Column/row redundancy for SRAM arrays is common and multicore designs provide core redundancy. Theoretically even out-of-order scheduler entries and functional units could be disabled. SIMD width variability could provide another means of tolerating defects and/or variation while providing a sellable result.

If a usable/sellable die only needs to reach half of the best frequency or half the best case energy efficiency, yield can be higher than if nothing less than 95% of best is worthwhile. If better dies can be sold at higher profit, the economics change. Durability is also a variable that can be tuned (e.g., "The BubbleWrap many-core: Popping cores for sequential acceleration" https://scholar.google.com/scholar?cluster=13412927692517066... ).

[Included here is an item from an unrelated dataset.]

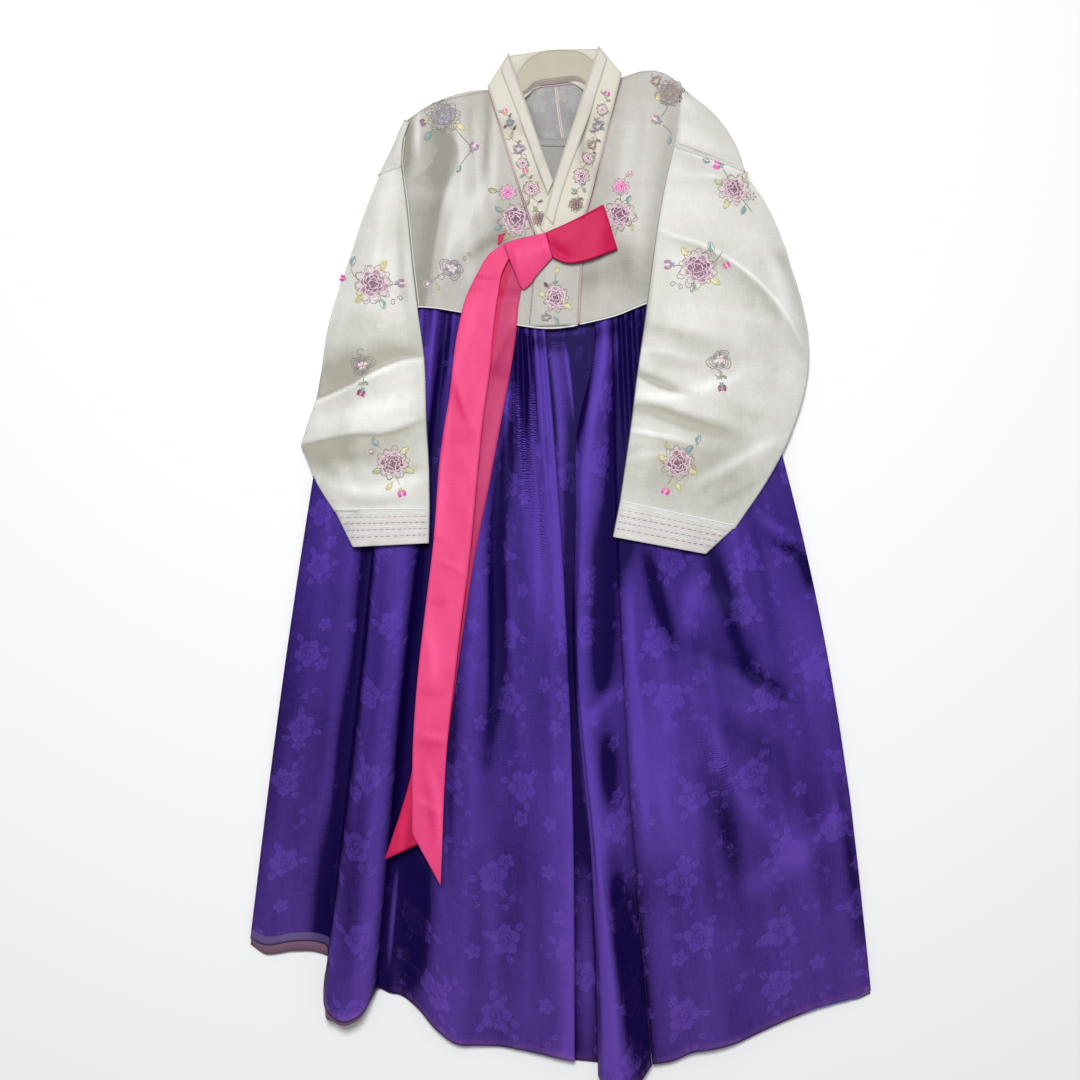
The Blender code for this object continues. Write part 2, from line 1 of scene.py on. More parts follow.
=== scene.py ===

Yield does not seem to be simply a matter of defects per square centimeter. At least so it appears to this computer architecture enthusiast.

1 comments

Depends on how big they are, what layer they land on, what they’re composed of. I was a semiconductor process engineer for a few years, and honestly the worst damage came from people, and not in the “people shed dust everywhere” sense, but in the “people do dumb things” sense. Like when the robot goes bonkers and you have to manually recover a wafer, so you just grab it with your fingers, slot it back in the carrier, and send the lot off to cleans after processing the rest through on a different machine. We would have whole lots with elevated defects because people did stuff like this.